BLM, UCW, and UTC – Acronyms Worth Knowing

By Briana Brady, Opinion Editor

Following the unjust and tragic deaths of Ahmaud Arbery, Breonna Taylor, Rayshard Brooks, Elijah McClain, and George Floyd, people of all ages, races, backgrounds, and circumstances took to the streets of America to ignite a refreshed movement of progress; by proclaiming that indeed, Black Lives Matter, speaking truth to power, and protesting police brutality alongside other legacies of racism that have remained ingrained in American culture since even before the country’s founding, those rising up in those moments undeniably felt the urgency of the moment and the desperation for long-overdue change. 

I marched for these causes, and I’m committed to joining in efforts to enact lasting change in our own community and far beyond. I stand with those doing the work day in and day out.

As this large-scale movement stood the test of time, lasting far beyond the media’s coverage of it and social media’s commonly surface-level fascination with it, many folks took to their own channels and networks seeking to hold institutions accountable to edifying their own policies and practices claiming diversity and inclusion. 

At UTC, student Jennah Hyppolite started a powerful petition outlining demanded changes from the UTC administration that now has over 1800 signatures, and she joined other students in organizing a protest on Chamberlain Field and brought these demands to Chancellor Angle as well. I would like to quote her summary of the demands as described in her outstanding article piece in The Chattanoogan: 

“UTC-PD must be disarmed, and UTC must divest from the UTC-PD budget and invest in underpaid faculty, staff, and working students by allocating funds for higher wages, scholarships, and counseling resources. UTC must provide essential mental health and counseling resources for students of color who have experienced hate crimes and racial discrimination. UTC must establish a mandatory racial and cultural sensitivity education program for all faculty, staff, and students. UTC must create a student run system for reporting racism and hate crimes. UTC must fully back the Chattanooga community in their call to divest from the Chattanooga Police Department budget and reinvest into Black and Brown communities that have been impacted by gentrification due to UTC’s downtown presence. UTC administration must take an affirmative stance on the  Black Lives Matter movement by condemning local police brutality and racial injustice. They must condemn the Chattanooga Police Department for the murder of JaVario Eagle, and criticize the Hamilton County Sheriff’s Department for their deployment of tear gas on peaceful protesters on May 31.”
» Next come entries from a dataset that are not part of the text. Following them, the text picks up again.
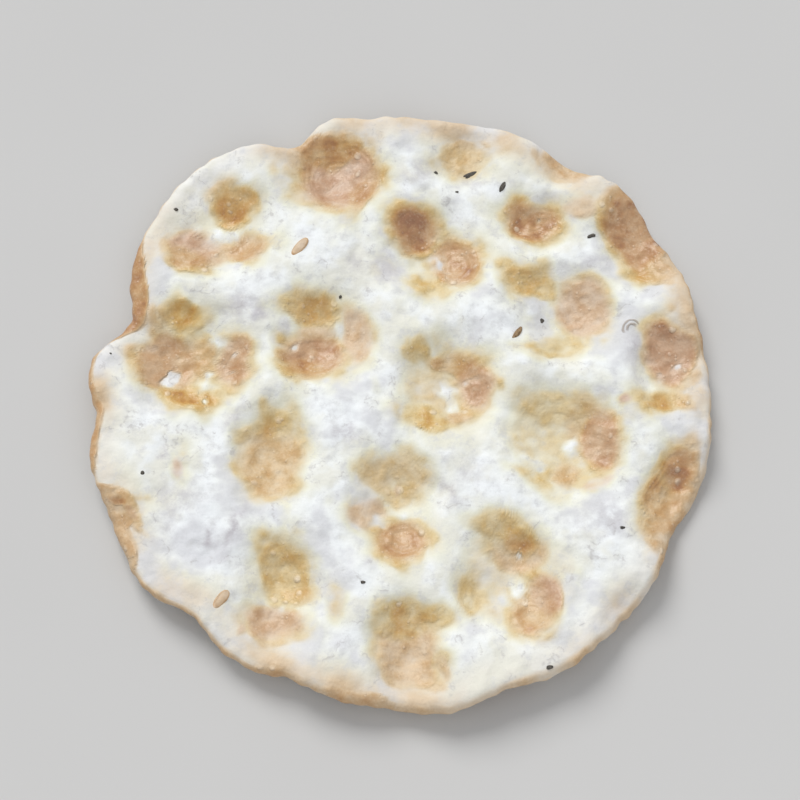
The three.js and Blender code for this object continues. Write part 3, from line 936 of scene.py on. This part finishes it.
# %% Crust relief
WRINKLE_MM, WRINKLE_WANDER = 2.0, 14.0
GRAIN_MM, WRINKLE_HIGH_MM, CRINKLE_MM, BLISTER_MM, POPPED_MM = 0.14, 0.06, 0.8, 0.45, 0.2
BLISTER_SIZES = ((330.0, 0.42), (900.0, 0.5))  # cells in a metre, radius in cells
SMALL_BLISTERS = 0.4  # the small ones' height beside the large ones'


def wrinkle_height(tree, place, brown, inside):
    """Sine of the distance inside the rim, shifted by noise so that the rings break up."""
    shift = noise(tree, place, 90.0, 1.0)
    turn = plus(tree, times(tree, inside, math.tau / WRINKLE_MM),
                times(tree, shift, WRINKLE_WANDER))
    where = times(tree, soft_step(tree, inside, 0.3, 2.0), brown)
    patchy = soft_step(tree, shift, 0.42, 0.6)
    return times(tree, calculate(tree, "SINE", turn), times(tree, where, patchy))


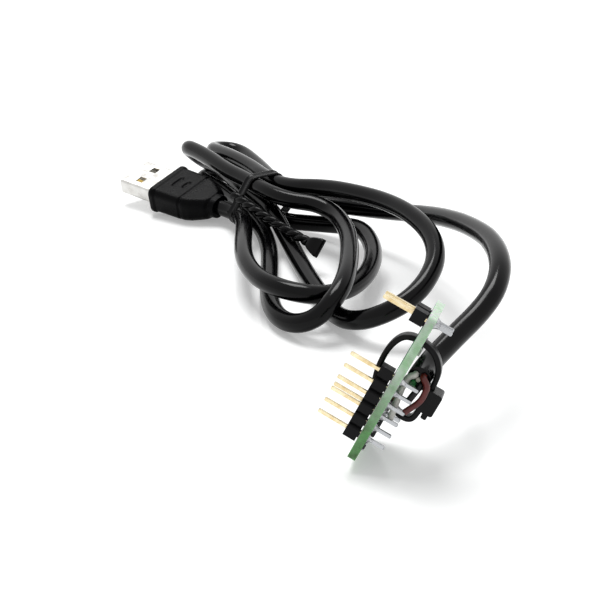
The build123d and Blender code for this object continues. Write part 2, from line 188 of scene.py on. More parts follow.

I stand with Jennah and others in their work to catalyze real change within and beyond the bubble of UTC.

In the middle of June, Chancellor Angle sent out an email outlining steps the university planned to take to “focus our intensity, integrity, passion, and compassion to eliminate racism.” While I appreciate that specific points of action were mentioned in the email rather than simple affirmations, the email did not address many of the concerns and demands that students expressed, and further, I am not aware of any further communication that has been made with students on behalf of the university regarding these initiatives.

This summer, the United Campus Workers of UTC composed two open letters making clear their demands to the higher-ups at UTC regarding COVID-19 and racism concerns. The letters can be read and signed here: https://docs.google.com/forms/d/e/1FAIpQLSfN9XworVS0l_biktaGBu0QU4A1VvkjogFePtoCnwAD-by1Dw/viewform

The demands, especially those pertaining to racial justice, emphasize the need for a university commitment to supporting, promoting, and recruiting Black faculty, staff, and students. I strongly support and have signed both letters, and I encourage all UTC community members to familiarize themselves with the work of the UCW. We should advocate for the implementation of both student and faculty demands seeking to create a more inclusive, forward-looking campus community that not only welcomes diversity, but values it, celebrates it, and supports it through not just words, but through visible, public actions and monetary decisions.

Let me make it abundantly clear: Black Lives Matter. And because they not only matter, but have built the prosperity of our nation and richly contribute to our society, it is our duty to affirm the value of Black lives through our actions and policies both personally and institutionally. 

Black Lives Matter. Black Lives Matter. Black Lives Matter.